The idea of Earth being wasted by an asteroid has been around science-fiction for years now. We’ve had movies dealing with these very issues in Armageddon and Deep Impact. Yes, Aerosmith immortalized Bruce Willis vs. an Asteroid but the fact remains, we like doomsday scenarios involving a giant rock smacking our puny planet. Which is exactly why the world jumped up in unison when Tesla and SpaceX CEO, Elon Musk tweeted out that a ‘big rock was eventually going to hit Earth’ and that we currently have no defense against it.
Great name!

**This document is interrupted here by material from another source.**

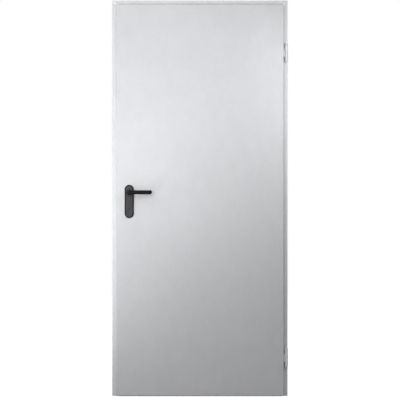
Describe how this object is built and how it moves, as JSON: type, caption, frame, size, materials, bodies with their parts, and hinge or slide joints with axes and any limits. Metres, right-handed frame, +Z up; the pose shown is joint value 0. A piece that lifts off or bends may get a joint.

Wouldn’t worry about this particular one, but a big rock will hit Earth eventually & we currently have no defense. https://t.co/XhY8uoNNax— Elon Musk (@elonmusk) August 18, 2019
He responded to a tweet by comedian, podcaster and Mixed Martial Arts commentator Joe Rogan in which he expressed his concern over a 1,100 foot wide asteroid that was scheduled to whiz past the Earth on April 13, 2029. Also, the asteroid is named after the Egyptian God of Death, Apophis. Yeah, not creepy at all.
Musk also assured us to not worry about this particular asteroid since it is going to miss us by 19,000 miles. And even though that distance is relatively close to the Earth in terms of a cosmic scale, it will pass by our planet safely. This gives us an opportunity to actually observe the celestial giant up close. We will be able to report on surface details and understand how to prepare for a problem of this magnitude in the future.

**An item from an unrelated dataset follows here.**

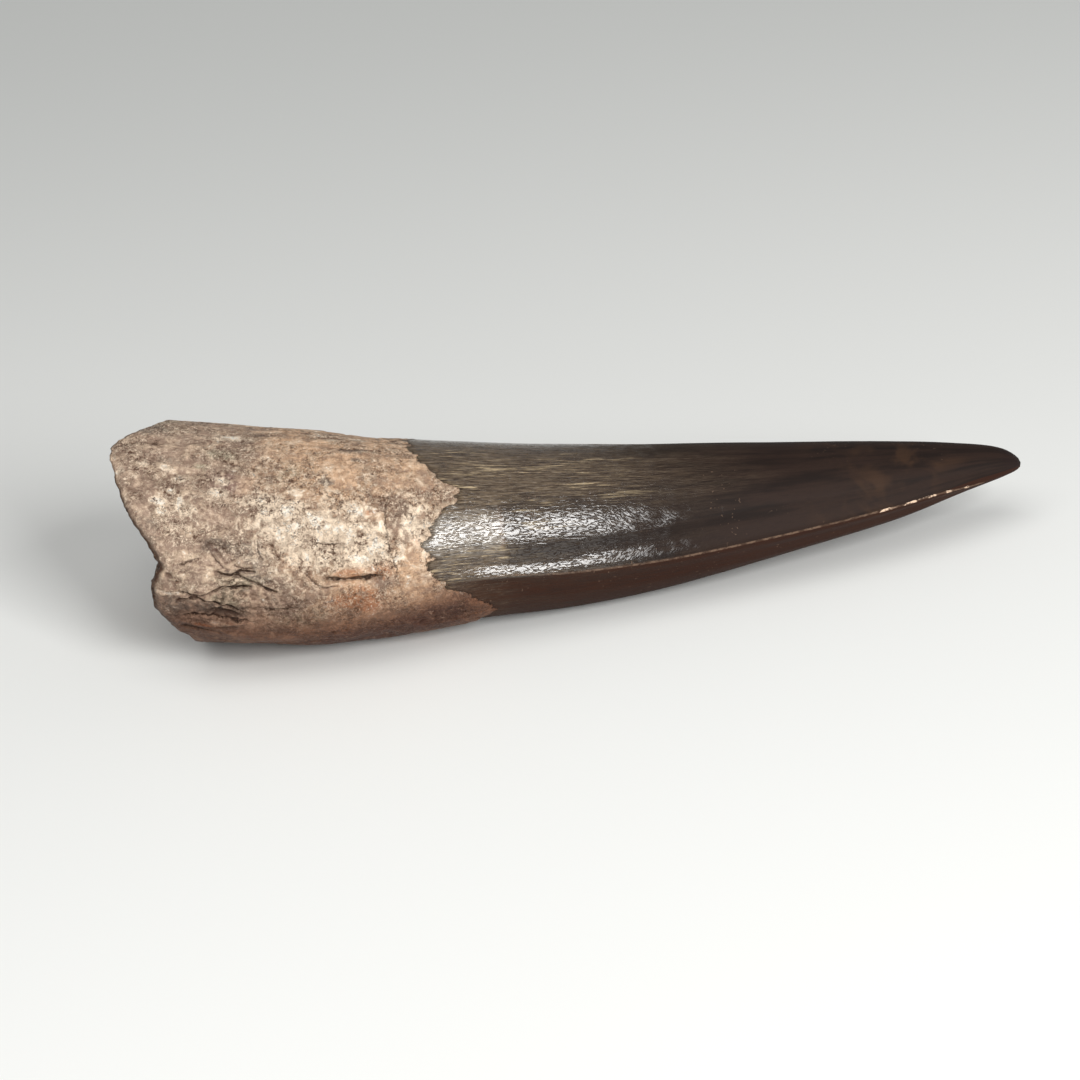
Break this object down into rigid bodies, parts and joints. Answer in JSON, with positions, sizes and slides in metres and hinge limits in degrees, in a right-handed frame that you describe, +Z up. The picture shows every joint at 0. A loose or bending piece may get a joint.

While Elon Musk scared a few people, NASA chimed in to assure the public that this was not as big an issue as we first thought it was going to be. “While no known asteroid larger than 140 meters in size has a significant chance of hitting Earth for the next 100 years, NASA and its partners are studying several different methodologies for deflecting a hazardous asteroid,” says Lindley Johnson, NASA Planetary Defense Coordination Office.
Scientists seem to think that even if an asteroid of this size and magnitude were to collide with Earth, we will develop the technology needed to combat the problem. And he might well be right. We humans have a history or conquering impossible odds and our ingenuity and resourcefulness will no doubt see us through a problem that is cosmic in scale.
Also, to be fair to NASA, they already have a department that solely monitors and detects asteroids. So, in case of any real emergency, they can track asteroid that are deemed a threat and predict their orbits, giving us ample time to prepare for it.